Kanye does not appear to be an ideological Jew-hater, or the type of public figure who traffics in this stuff regularly. This is, however, entirely consistent with a wider conspiratorial worldview and pattern of erratic behavior that connects everything from his obvious mental instability to his notorious “George Bush doesn’t care about black people” blast in 2005 to his 2009 bum-rushing of the Grammys stage to champion Beyoncé while Taylor Swift was receiving an award, to the various messes he has made of his personal life, to his weird half-hearted 2020 presidential campaign. Kanye may be a curious and open-minded thinker, but he is also a bundle of ignorance and resentment.

Musical savants are often characterized by minds that don’t think the way everyone else’s does; read this excellent essay on Paul McCartney’s freakish emotional and musical memory for a sample. Kanye can see connections that nobody else sees, but that also means he will see things that aren’t there, and is easy prey for conspiracy theories. Antisemitism has a long and deep interconnection with conspiratorial thinking. The raw, nakedly emotional vulnerability that deepens the power of his musical vision and gives authenticity to his public statements comes with the emotional instability that leads to saying stuff like this out loud. None of those aspects of Kanye’s personality and behavior are ever going away.

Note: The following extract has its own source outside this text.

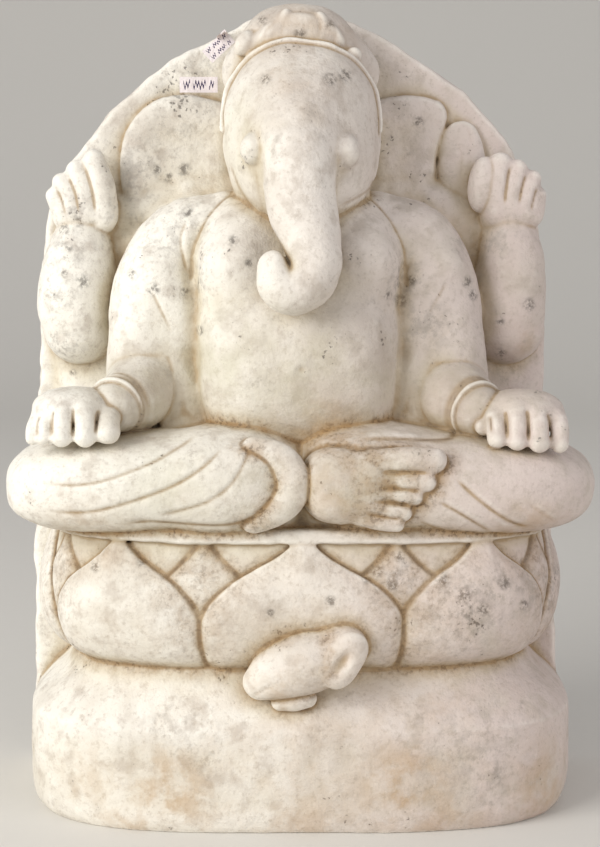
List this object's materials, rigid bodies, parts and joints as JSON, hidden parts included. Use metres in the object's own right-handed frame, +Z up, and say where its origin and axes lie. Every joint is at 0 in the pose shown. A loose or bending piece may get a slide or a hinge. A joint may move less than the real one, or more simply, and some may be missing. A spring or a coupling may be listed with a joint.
{
  "type": "seated ganesha idol on a lotus base",
  "caption": "Seated elephant-headed deity carved in high relief from marble, cross-legged on a lotus seat with a mouse below, to stand on a shelf or altar.",
  "frame": {"origin": "centre of the bounding box on the floor plane, under the idol", "axes": "+Z up, -Y is the front that faces the worshipper, +Y is the flat back, +X is the viewer's right"},
  "size_m": [0.4026, 0.1892, 0.56],
  "materials": {
    "marble": "matt, hand-smoothed, with grey mottling and brown dirt in the creases",
    "label_paper": "matt"
  },
  "bodies": {
    "root": {"back_slab": "marble", "bracelet_left": "marble", "bracelet_right": "marble", "crown": "marble", "crown_crest": "marble", "crown_rosette_left": "marble", "crown_rosette_right": "marble", "ear_left": "marble", "ear_right": "marble", "eye_boss_left": "marble", "eye_boss_right": "marble", "folded_foot": "marble", "forearm_left": "marble", "forearm_right": "marble", "forehead_band": "marble", "hand_left": "marble", "hand_right": "marble", "head": "marble", "held_bud_left": "marble", "hem_roll": "marble", "leg_left": "marble", "leg_right": "marble", "lotus_core": "marble", "mouse_body": "marble", "mouse_head": "marble", "mouse_paw": "marble", "navel": "marble", "paper_label_lower": "label_paper", "paper_label_upper": "label_paper", "petal_corner_left": "marble", "petal_corner_right": "marble", "petal_front": "marble", "petal_inner_left": "marble", "petal_inner_right": "marble", "petal_inner_side_left": "marble", "petal_inner_side_right": "marble", "petal_side_left": "marble", "petal_side_right": "marble", "plinth": "marble", "raised_arm_left": "marble", "raised_arm_right": "marble", "raised_hand_left": "marble", "raised_hand_right": "marble", "raised_thumb_left": "marble", "sash_left": "marble", "sash_right": "marble", "seat_board": "marble", "torso": "marble", "trunk": "marble", "upper_arm_left": "marble", "upper_arm_right": "marble"}
  },
  "joints": []
}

The bad reason for conservatives to be embracing Kanye is simply desperation for affirmation from the dominant culture, which is typically peopled with folks who despise us and everything we stand for. Worse would be ever trying to recruit him as a candidate for any office of public trust. He’s a huge celebrity with some good ideas and some terrible ones. A healthy culture can recognize him as a talented artist and an occasionally useful partner in the culture wars, but we need not choose between excusing him at his worst or permanently “canceling” him for it. On this occasion, there is no excusing.